Kids & Company Blog

Helping Young Children Adjust to a New Baby Sibling : Toddlers

Victoria Sopik with grandchildren

Spring brings new babies! I had three spring babies myself! A wonderful time to be on mat leave and a great time to toilet train, the summer after they turn two.... When I had my children, I bought a "cabbage patch baby" for the new brother or sister and presented "their baby" to them at the same time I had my baby. This was the standard advice at the time and I am sure many parents are still doing this today. Reflecting back, I am not sure if this ended up being meaningful. Probably not so much due to the fact that the new baby was arriving to a big brother or sister that was about 15 months old! Still babies themselves! We have asked our friends at Wholeplay (they just had baby #2 themselves) to give us some tips for managing your new arrival. They came up with lots of helpful advice and I am sure if you follow my blog for the next few months you will get a few small nuggets that will help with the transition!  

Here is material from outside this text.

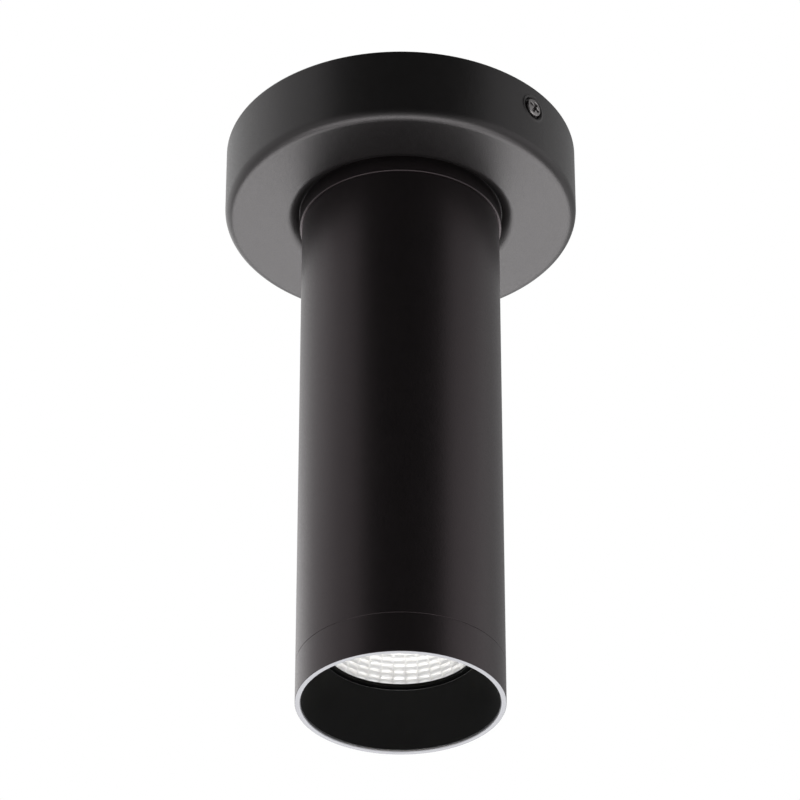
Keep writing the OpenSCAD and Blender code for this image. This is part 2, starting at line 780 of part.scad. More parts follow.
module led_board() color("gainsboro")
    block(led_board_w, led_board_w, sink_face + pad_t, sink_face + pad_t + led_board_t);

module led_emitter() color("khaki")
    disc(emitter_d / 2, sink_face + pad_t + led_board_t, emitter_face);

module led_holder() color("whitesmoke") difference() {
    disc(holder_r, sink_face, sink_face + holder_t);
    block(led_board_w + 2 * holder_pocket_gap, led_board_w + 2 * holder_pocket_gap,
          sink_face - cut, sink_face + holder_floor_t);
    translate([0, 0, -(sink_face + holder_t)]) cylinder(r1 = holder_cone_r, r2 = holder_mouth_r,
                                                      h = holder_t - holder_floor_t + 0.01);
    disc(holder_cone_r, sink_face + holder_t, sink_face + holder_t + cut);
    disc(holder_mouth_r, sink_face - cut, sink_face + holder_t);
    for (side = [-1, 1]) translate([side * holder_screw_r, 0, 0])
        disc(clear_r, sink_face - cut, sink_face + holder_t + cut);
}

module holder_screws() color("gray") for (side = [-1, 1])
    translate([side * holder_screw_r, 0, -(sink_face + holder_t)]) mirror([0, 0, 1])
        pan_screw(screw_d, holder_t + sink_base_t - 1, head_d, head_h);

// Height of the wires inside the ceiling cup
wire_level = block_top + block_h / 2;

function supply_route(side) = [
    [pole_x(poles - 1) * side, block_y + 4, -wire_level],
    [pole_x(poles - 1) * side, block_y - 4, -wire_level],
    [5 * side, 8, -wire_level],
    [2 * side, 2, -wire_level - 2],
    [1.25 * side, 0, -nipple_top],
    [1.25 * side, 0, -(nipple_top + nipple_bottom) / 2],
    [1.25 * side, 0, -nipple_bottom],
    [1.25 * side + 0.7, 0.5 * side, -case_top + 3],
    [1.25 * side + 1.3, 1.2 * side, -case_top - case_wall],
    [terminal_face + 6, terminal_pole_y * side, -input_depth + 3],
    [terminal_face + 3.5, terminal_pole_y * side, -input_depth],
    [terminal_face + 1, terminal_pole_y * side, -input_depth],
    [terminal_face - terminal_bore_l, terminal_pole_y * side, -input_depth]];

module live_wire() color("saddlebrown") wire(supply_route(1), supply_wire_d, [1, 0, 0]);

module neutral_wire() color("royalblue") wire(supply_route(-1), supply_wire_d, [1, 0, 0]);

module earth_wire() color("yellowgreen") wire([
    [0, block_y + 4, -wire_level],
    [0, block_y - 4, -wire_level],
    [-3, block_y - 7, -(bracket_t + 3.5)],
    [-earth_screw_x + 2, 7, -(bracket_t + 2.2)],
    [earth_wire_x, 2, -(bracket_t + 2.1)],
    [earth_wire_x, 0, -(bracket_t + 2.1)]], supply_wire_d, [1, 0, 0]);

module led_wires() for (side = [-1, 1]) color(side > 0 ? "firebrick" : "black") wire([
    [terminal_face - terminal_bore_l, terminal_pole_y * side, -output_depth],
    [terminal_face, terminal_pole_y * side, -output_depth],
    [terminal_face + 1, terminal_pole_y * side, -output_depth],
    [terminal_face + 2.5, terminal_pole_y * side, -output_depth - 0.3],
    [terminal_face + 5, (led_wire_y + terminal_pole_y) / 2 * side, -case_bottom + 4],
    [terminal_face + 5.5, led_wire_y * side, -case_bottom],
    [sink_wire_x / 3, led_wire_y * side, -(case_bottom + wire_lead)],
    [sink_wire_x * 3 / 4, led_wire_y * side, -(fins_top + wire_lead)],
    [sink_wire_x, led_wire_y * side, -(fins_top + 3 * wire_lead)],
    [sink_wire_x, led_wire_y * side, -base_top],
    [sink_wire_x, led_wire_y * side, -sink_face],
    [sink_wire_x - holder_room / 4, led_wire_y * side, -led_port_depth + 0.3],
    [holder_r + slip_fit, led_wire_y * side, -led_port_depth]], led_wire_d, [0, 1, 0]);

// Radius of the reflector's bright wall, t from 0 at the light source to 1 at its exit
function reflector_r(t) = entry_r + (exit_r - entry_r) * pow(t, 0.72);
function reflector_depth(t) = reflector_entry + reflector_h * t;

module reflector() color("white") {
    rows = [for (i = [0 : facet_rows]) i / facet_rows];
    flange_t = 1;
    inner = [for (t = rows) [reflector_r(t), reflector_depth(t)]];
    outer = [for (i = [facet_rows - 1 : -1 : 0])
        [reflector_r(rows[i]) + reflector_t, reflector_depth(rows[i])]];
    rim = [[optic_r, reflector_exit], [optic_r, reflector_exit - flange_t],
           [exit_r + reflector_t, reflector_exit - flange_t]];
    faceted_ring(concat(inner, rim, outer), facets_round);
}

module retainer_ring() color("#151515")
    ring(optic_r, exit_r, reflector_exit, throat);

module baffle() color("#202020") {
    edge = mouth - lip_chamfer;
    skirt_r = ring_bore_r - slip_fit;
    skirt_top = seam + shoulder_t;
    flare = (skirt_r - throat_r) / baffle_h;
    back = baffle_t + 0.1;
    meets = throat + (skirt_r - baffle_t - back - throat_r) / flare;
    turned([[skirt_r, edge], [throat_r, throat], [optic_r, throat], [optic_r, throat + baffle_t],
            [throat_r + flare * baffle_t + back, throat + baffle_t], [skirt_r - baffle_t, meets],
            [skirt_r - baffle_t, skirt_top], [skirt_r, skirt_top]]);
}

module front_ring() color("#1b1b1b") turned([
    [spigot_r, seam - ring_spigot], [spigot_r, seam], [tube_r, seam], [tube_r, mouth],
    [ring_bore_r + lip_chamfer, mouth], [ring_bore_r, mouth - lip_chamfer],
    [ring_bore_r, seam + shoulder_t], [ring_spigot_inner_r, seam + shoulder_t],
    [ring_spigot_inner_r, seam - ring_spigot]]);

mounting_bracket();
canopy();
canopy_screws();
terminal_block();
terminal_screws();
terminal_block_screw();
earth_screw();
earth_washer();
nipple();
nipple_nut();
lock_washer();
nipple_bush();
top_cap();
tube();
driver_bracket();
spacer_rods();
rod_top_screws();
rod_bottom_screws();
driver_case();
driver_lid();
driver_screws();
driver_board();
board_screws();
driver_transformer();
driver_capacitors();
driver_terminals();
heat_sink();
thermal_pad();
led_board();
led_emitter();
led_holder();
holder_screws();
live_wire();
neutral_wire();
earth_wire();
led_wires();
reflector();
retainer_ring();
baffle();
front_ring();
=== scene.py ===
import logging
import math
from dataclasses import dataclass, field
from enum import Enum

import bpy
import numpy as np
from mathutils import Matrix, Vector


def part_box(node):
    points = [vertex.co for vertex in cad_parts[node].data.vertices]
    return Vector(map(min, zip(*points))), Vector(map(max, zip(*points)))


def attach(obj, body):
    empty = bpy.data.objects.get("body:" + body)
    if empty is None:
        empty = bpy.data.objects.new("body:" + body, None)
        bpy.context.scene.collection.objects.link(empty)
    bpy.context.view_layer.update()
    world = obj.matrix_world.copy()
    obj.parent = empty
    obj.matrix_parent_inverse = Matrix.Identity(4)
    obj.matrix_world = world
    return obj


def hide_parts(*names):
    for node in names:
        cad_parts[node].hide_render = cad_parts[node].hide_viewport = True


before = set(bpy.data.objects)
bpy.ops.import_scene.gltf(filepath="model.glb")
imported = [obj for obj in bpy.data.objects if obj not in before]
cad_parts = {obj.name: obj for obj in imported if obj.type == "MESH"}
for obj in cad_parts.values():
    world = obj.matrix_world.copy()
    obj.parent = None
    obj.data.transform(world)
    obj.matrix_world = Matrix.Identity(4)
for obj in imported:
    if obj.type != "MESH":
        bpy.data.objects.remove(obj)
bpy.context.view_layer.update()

MM = 0.001
log = logging.getLogger("downlight")

# Least length that a normal is divided by
TINY = 1e-12
# The values between which most of Blender's noise lies
NOISE_LOW, NOISE_HIGH = 0.3, 0.7
# Width of the colour mottle, in grains
MOTTLE_GRAINS = 12
# Wall of the tube, and the gap round what fits into it, in millimetres
TUBE_WALL = 2.0
FIT = 0.05
# Radius of a broken edge, and of the softer ones at the seam and the mouth, in millimetres
EDGE_BREAK = 0.1
SOFT_EDGE = 0.18


class Body(Enum):
    """The three rigid bodies that the pieces ride on."""

    LAMP = "lamp_body"
    OPTIC = "optic"
    RING = "screw_ring"


def linear(hex_colour: str) -> tuple[float, float, float, float]:
    """Turns an sRGB hex colour into linear values, by the curve of the sRGB standard.

    Args:
        hex_colour: Six hexadecimal digits after a hash sign.

    Returns:
        Red, green, blue and alpha, linear.
    """
    srgb = np.array([int(hex_colour[i:i + 2], 16) for i in (1, 3, 5)]) / 255.0
    value = np.where(srgb <= 0.04045, srgb / 12.92, ((srgb + 0.055) / 1.055) ** 2.4)
    return (float(value[0]), float(value[1]), float(value[2]), 1.0)


def add_node(tree: bpy.types.NodeTree, kind: str, settings: dict | None = None,
             links: dict | None = None) -> bpy.types.Node:
    """Adds one shader node.

    Args:
        tree: The node tree it goes into.
        kind: The node's type, without the ShaderNode in front.
        settings: Attributes of the node, or values of its inputs by name or number.
        links: Output sockets to link to its inputs, by the input's name or number.

    Returns:
        The new node.
    """
    node = tree.nodes.new("ShaderNode" + kind)
    for name, value in (settings or {}).items():
        if isinstance(name, str) and hasattr(node, name):
            setattr(node, name, value)
        else:
            node.inputs[name].default_value = value
    for name, socket in (links or {}).items():
        tree.links.new(socket, node.inputs[name])
    return node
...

Helping Young Children Adjust to a New Baby Sibling
Along with the usual feelings of anticipation and joy, anxiety is an extremely common emotion found among parents expecting their second child. Whereas, during the first pregnancy, parents tend to worry about how they are going to be as parents, during the second pregnancy, they are mostly concerned with how their first child is going to adjust to the addition of a new sibling. Parents worry that their first child is going to feel abandoned by them, displaced by the baby or angry at having to share his/her parents’ attention and affection for the first time. As a result, many parents seek guidance around helping their first child adjust to the addition of a new baby.   
Family with baby and toddler, holding hands
Preparing for the Baby  
Research shows that when parents prepare their children for the birth of a new sibling, they tend to have less adjustment issues. In order to effectively prepare a child for such a huge transition, their age must be taken into account.

Toddlers - Due to limited language skills and cognitive understanding, it can be challenging for parents to prepare their toddler for the emotional upheaval that the addition of a new sibling often brings. In fact, it is not uncommon for a toddler to remain completely oblivious to the upcoming arrival of a new sibling throughout their mother’s pregnancy, even when they are repeatedly told what to expect. In preparing a toddler for their new baby sibling’s arrival, it is important to be as concrete as possible. Getting toddlers to feel their mothers’ bellies, exposing them to other babies and reading simple picture books about becoming a big brother or big sister can be helpful. However, sometimes toddlers are not able to grasp the changes that are about to befall them, no matter what props are used. Despite this lack of understanding, there are still several things parents can do to prepare them.

Pregnant mother preparing crib for her baby

  • Move the toddler out of the baby’s room well in advance of the baby’s arrival to avoid having the toddler feel anxious, confused or displaced. Or, if space allows, set the baby up somewhere else and allow the toddler to stay in the space where he/she is most comfortable.

  • If the toddler is not weaned from the breast, it may be prudent to start the weaning process, (again, well in advance of the baby’s arrival), so that the baby and toddler do not have to compete for access to the breast. Having to breastfeed a toddler and a baby at the same time tends to be stressful for the mother and the children.

  • Although parents are often highly motivated to get their toddler out of diapers before the new baby arrives, it is important not to put too much pressure on a toddler to become potty-trained. Similarly, it is important not to remove a toddler from their crib before they are ready, simply to make room for the baby. Rushing toddlers through important developmental transitions, (such as going from diapers to underwear or from the crib to a bed), can complicate and, ultimately, prolong these processes, rather than assist them.

  • Increase toddlers’ independence whenever possible. However, toddlers should not be told that they have to become more independent because of the new baby. Instead, toddlers should be praised and encouraged when engaging in more mature, independent behaviours, such as falling asleep on their own, feeding themselves, going to the potty, etc.